■ EXERCISE PROMPT
Below are several entries. Transcribe exactly those lines that fall from the one with "attach(obj, name +" through the one with "attach(cloth, name +", end lines included.

■ MATERIAL FOR THIS TASK

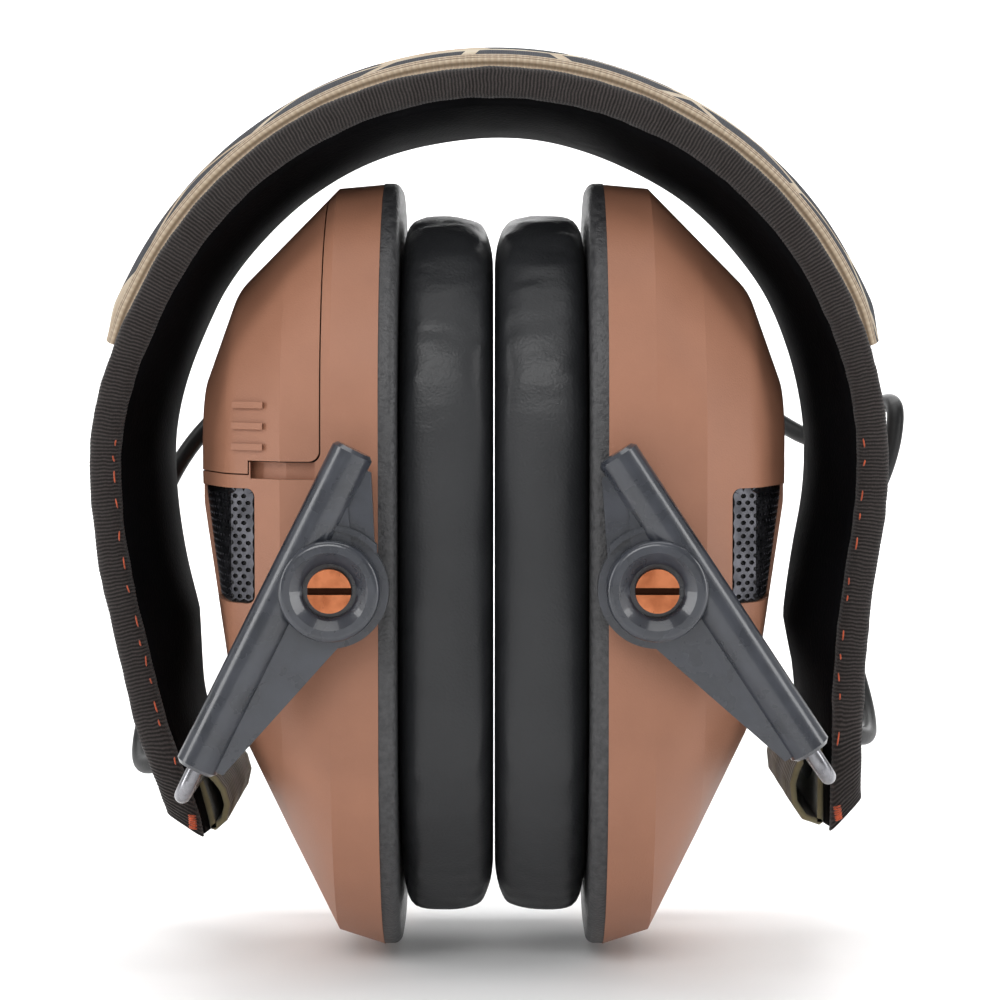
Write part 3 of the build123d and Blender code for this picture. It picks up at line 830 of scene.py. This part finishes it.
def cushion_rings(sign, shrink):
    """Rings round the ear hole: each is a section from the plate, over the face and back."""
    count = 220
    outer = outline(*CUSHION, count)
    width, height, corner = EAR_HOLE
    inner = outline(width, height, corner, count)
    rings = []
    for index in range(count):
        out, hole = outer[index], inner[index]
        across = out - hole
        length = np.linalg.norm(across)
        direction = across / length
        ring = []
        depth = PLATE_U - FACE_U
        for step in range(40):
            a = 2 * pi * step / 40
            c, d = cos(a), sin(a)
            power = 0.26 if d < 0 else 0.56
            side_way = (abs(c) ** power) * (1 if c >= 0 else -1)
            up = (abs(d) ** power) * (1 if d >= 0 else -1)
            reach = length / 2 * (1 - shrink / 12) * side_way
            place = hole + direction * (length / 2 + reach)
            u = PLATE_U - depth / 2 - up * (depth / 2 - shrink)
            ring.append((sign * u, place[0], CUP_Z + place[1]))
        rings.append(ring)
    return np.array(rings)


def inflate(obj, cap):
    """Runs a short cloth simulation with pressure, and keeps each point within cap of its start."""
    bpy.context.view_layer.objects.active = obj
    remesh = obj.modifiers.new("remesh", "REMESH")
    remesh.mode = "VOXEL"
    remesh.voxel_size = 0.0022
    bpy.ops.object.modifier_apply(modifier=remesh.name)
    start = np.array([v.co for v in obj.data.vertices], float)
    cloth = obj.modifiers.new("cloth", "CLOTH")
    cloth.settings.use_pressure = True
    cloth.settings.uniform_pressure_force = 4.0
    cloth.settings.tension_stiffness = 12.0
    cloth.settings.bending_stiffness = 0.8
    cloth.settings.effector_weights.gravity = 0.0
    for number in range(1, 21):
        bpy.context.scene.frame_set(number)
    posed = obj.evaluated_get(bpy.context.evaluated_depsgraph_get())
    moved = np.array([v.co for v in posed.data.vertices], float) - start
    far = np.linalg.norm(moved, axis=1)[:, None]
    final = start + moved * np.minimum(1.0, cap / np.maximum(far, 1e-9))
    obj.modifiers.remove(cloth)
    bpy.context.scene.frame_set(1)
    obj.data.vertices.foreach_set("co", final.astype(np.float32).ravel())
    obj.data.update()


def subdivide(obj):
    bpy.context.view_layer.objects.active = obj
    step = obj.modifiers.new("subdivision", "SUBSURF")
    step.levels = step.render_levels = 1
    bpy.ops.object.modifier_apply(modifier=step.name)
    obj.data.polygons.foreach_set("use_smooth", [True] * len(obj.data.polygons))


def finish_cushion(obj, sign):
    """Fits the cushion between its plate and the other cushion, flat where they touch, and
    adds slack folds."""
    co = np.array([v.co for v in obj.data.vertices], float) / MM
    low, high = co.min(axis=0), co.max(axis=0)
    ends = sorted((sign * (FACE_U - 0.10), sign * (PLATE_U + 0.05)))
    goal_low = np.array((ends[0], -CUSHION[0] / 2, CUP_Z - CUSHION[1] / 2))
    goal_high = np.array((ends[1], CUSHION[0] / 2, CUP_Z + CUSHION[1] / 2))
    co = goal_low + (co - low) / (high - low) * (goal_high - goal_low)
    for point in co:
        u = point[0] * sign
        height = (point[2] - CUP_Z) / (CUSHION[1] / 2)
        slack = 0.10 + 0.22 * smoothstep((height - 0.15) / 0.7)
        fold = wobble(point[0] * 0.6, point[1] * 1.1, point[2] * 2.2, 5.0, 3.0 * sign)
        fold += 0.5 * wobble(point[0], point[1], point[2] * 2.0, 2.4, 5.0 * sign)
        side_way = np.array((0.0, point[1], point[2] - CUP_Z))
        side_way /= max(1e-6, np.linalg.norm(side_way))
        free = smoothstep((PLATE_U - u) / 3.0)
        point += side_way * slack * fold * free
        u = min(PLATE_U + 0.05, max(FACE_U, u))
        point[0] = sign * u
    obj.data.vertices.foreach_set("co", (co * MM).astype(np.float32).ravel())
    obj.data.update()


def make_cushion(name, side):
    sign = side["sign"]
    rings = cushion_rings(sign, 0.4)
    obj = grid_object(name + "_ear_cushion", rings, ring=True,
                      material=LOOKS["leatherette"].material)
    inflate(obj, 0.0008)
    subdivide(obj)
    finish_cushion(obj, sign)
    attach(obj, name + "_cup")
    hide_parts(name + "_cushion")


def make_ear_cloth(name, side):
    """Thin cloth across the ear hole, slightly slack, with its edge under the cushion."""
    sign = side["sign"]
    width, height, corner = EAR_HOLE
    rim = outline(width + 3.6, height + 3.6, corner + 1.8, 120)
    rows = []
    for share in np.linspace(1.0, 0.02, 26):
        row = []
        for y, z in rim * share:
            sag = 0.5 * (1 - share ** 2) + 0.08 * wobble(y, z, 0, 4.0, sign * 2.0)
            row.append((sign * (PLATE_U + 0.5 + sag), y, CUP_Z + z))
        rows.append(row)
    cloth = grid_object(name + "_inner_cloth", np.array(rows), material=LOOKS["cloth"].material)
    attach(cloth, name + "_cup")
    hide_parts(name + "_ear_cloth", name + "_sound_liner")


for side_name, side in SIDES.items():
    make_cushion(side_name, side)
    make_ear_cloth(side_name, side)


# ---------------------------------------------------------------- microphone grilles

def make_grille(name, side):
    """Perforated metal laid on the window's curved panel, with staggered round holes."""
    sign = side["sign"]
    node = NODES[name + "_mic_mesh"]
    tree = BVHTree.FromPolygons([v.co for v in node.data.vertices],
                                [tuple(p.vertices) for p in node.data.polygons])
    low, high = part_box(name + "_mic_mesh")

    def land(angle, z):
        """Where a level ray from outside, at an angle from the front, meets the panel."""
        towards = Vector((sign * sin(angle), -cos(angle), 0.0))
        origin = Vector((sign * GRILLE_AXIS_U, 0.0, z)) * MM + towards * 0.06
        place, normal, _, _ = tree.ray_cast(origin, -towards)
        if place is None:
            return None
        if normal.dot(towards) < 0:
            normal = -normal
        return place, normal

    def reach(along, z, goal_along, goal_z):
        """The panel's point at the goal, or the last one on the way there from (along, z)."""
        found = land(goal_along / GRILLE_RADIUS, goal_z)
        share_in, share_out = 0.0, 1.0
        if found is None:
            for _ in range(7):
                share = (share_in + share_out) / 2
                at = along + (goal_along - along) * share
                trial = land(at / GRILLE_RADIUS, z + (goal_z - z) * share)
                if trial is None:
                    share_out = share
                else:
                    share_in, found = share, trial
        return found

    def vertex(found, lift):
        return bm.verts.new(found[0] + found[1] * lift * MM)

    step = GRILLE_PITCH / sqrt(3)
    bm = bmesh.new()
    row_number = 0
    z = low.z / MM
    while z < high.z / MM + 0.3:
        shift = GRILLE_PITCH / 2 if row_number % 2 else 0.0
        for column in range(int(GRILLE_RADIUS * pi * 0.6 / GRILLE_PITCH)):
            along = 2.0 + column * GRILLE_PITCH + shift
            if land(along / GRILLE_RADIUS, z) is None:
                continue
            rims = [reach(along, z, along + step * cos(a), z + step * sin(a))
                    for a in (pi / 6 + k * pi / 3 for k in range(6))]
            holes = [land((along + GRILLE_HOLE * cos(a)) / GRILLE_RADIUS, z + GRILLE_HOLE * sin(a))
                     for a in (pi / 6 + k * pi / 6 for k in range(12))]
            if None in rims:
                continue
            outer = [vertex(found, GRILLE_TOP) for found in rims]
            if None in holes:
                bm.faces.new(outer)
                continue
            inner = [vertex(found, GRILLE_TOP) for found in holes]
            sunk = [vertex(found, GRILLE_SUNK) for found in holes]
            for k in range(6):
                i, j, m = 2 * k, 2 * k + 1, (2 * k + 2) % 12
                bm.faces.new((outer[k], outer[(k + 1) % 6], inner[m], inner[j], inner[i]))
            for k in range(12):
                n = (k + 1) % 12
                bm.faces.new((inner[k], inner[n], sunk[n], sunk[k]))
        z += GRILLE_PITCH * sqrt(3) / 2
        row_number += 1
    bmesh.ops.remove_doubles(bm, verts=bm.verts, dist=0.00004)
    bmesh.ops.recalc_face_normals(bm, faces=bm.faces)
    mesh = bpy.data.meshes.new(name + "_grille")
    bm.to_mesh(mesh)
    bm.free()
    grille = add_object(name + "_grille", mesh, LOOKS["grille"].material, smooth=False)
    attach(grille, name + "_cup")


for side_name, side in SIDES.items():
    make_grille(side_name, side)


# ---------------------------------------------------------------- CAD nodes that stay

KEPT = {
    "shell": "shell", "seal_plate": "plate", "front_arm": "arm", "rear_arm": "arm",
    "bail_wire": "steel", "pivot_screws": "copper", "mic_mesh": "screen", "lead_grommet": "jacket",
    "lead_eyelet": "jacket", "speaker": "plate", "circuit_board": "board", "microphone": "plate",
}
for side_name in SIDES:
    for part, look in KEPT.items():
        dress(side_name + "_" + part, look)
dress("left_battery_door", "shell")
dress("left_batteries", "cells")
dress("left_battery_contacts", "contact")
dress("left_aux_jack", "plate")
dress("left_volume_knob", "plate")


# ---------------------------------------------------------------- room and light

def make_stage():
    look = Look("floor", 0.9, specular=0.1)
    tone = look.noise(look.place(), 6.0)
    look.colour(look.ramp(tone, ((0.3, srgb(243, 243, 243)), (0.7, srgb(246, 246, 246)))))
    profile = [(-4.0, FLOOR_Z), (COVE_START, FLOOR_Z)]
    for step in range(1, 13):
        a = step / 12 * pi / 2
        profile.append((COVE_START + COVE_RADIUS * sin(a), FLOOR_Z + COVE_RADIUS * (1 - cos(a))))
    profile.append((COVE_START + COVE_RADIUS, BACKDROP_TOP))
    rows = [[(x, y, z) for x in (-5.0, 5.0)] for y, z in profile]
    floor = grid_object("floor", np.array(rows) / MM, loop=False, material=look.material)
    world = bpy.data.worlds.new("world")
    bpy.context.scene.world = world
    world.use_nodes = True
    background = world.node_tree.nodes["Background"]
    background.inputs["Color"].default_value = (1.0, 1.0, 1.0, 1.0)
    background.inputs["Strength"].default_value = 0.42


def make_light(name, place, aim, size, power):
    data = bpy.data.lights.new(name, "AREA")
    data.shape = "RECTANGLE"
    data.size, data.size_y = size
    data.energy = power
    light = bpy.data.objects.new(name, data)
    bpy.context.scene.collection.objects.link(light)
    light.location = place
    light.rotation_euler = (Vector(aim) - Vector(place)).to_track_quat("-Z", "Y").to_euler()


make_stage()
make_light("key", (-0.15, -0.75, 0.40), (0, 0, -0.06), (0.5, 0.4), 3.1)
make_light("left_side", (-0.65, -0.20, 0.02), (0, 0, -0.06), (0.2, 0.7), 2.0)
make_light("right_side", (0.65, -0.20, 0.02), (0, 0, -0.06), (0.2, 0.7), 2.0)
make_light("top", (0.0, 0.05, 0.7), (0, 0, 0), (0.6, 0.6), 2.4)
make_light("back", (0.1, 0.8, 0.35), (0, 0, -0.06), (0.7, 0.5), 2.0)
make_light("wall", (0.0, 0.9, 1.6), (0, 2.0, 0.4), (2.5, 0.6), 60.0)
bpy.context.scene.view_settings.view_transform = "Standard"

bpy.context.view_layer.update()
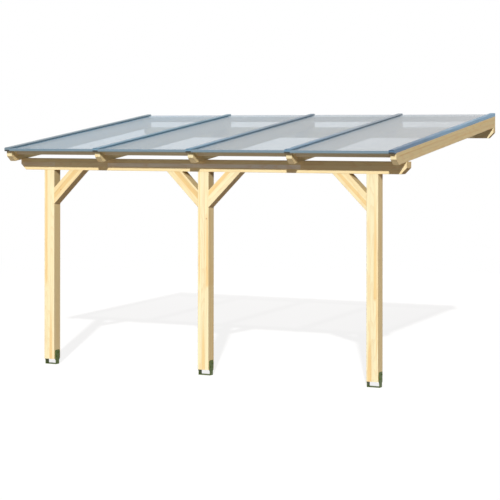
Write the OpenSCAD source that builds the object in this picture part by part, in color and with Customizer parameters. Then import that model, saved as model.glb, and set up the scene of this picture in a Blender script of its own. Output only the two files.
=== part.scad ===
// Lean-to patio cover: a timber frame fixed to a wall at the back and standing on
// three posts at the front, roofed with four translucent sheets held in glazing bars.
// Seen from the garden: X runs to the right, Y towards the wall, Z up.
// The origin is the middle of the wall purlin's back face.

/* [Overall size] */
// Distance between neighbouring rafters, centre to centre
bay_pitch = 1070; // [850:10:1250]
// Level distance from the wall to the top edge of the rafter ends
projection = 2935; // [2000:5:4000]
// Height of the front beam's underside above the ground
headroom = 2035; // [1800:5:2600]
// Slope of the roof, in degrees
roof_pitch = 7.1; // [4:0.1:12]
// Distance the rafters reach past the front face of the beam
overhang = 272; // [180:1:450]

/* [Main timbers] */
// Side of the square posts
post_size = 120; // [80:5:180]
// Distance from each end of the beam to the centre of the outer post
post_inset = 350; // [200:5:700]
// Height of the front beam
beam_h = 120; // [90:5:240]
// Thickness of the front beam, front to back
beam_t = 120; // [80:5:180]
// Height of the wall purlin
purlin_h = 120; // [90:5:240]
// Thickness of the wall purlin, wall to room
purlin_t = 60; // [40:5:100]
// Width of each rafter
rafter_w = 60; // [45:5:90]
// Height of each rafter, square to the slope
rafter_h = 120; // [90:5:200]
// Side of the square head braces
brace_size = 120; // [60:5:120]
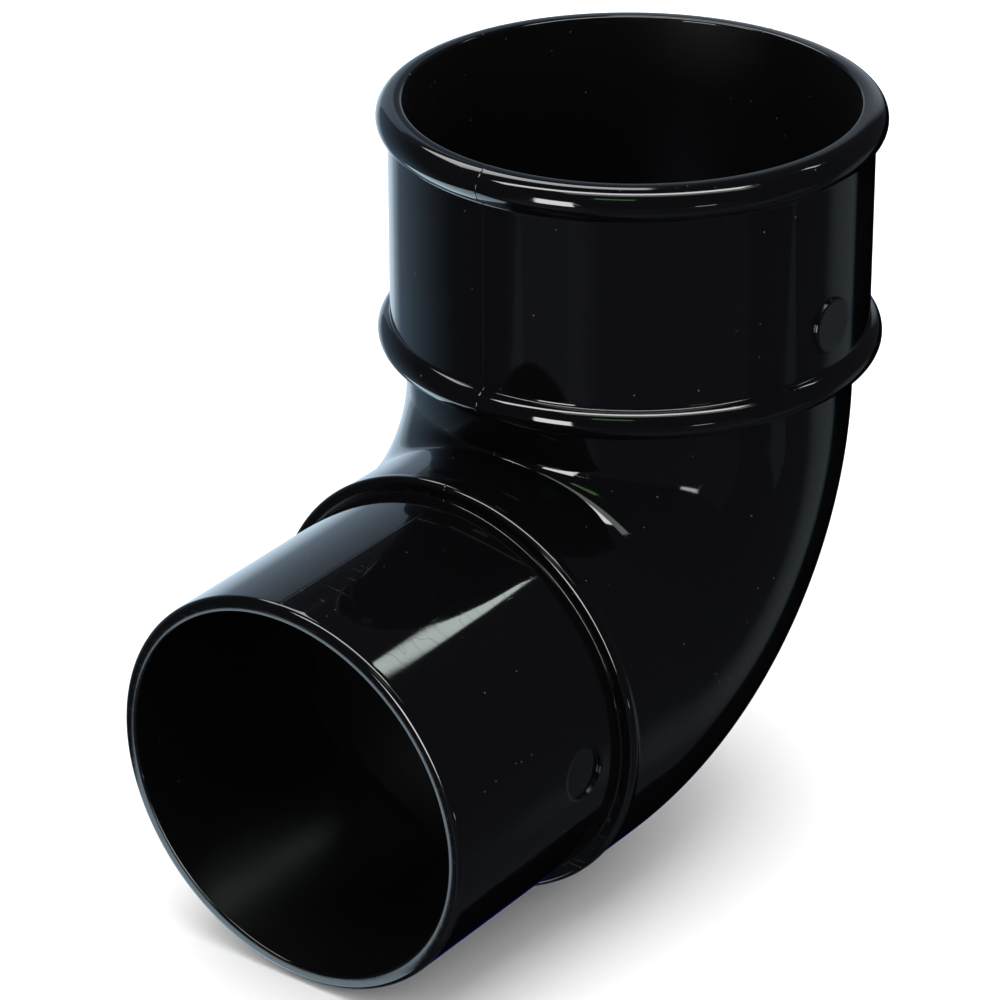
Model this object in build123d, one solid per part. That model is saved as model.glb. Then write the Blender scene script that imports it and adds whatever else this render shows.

■ WRITTEN ANSWER
    attach(obj, name + "_cup")
    hide_parts(name + "_cushion")


def make_ear_cloth(name, side):
    """Thin cloth across the ear hole, slightly slack, with its edge under the cushion."""
    sign = side["sign"]
    width, height, corner = EAR_HOLE
    rim = outline(width + 3.6, height + 3.6, corner + 1.8, 120)
    rows = []
    for share in np.linspace(1.0, 0.02, 26):
        row = []
        for y, z in rim * share:
            sag = 0.5 * (1 - share ** 2) + 0.08 * wobble(y, z, 0, 4.0, sign * 2.0)
            row.append((sign * (PLATE_U + 0.5 + sag), y, CUP_Z + z))
        rows.append(row)
    cloth = grid_object(name + "_inner_cloth", np.array(rows), material=LOOKS["cloth"].material)
    attach(cloth, name + "_cup")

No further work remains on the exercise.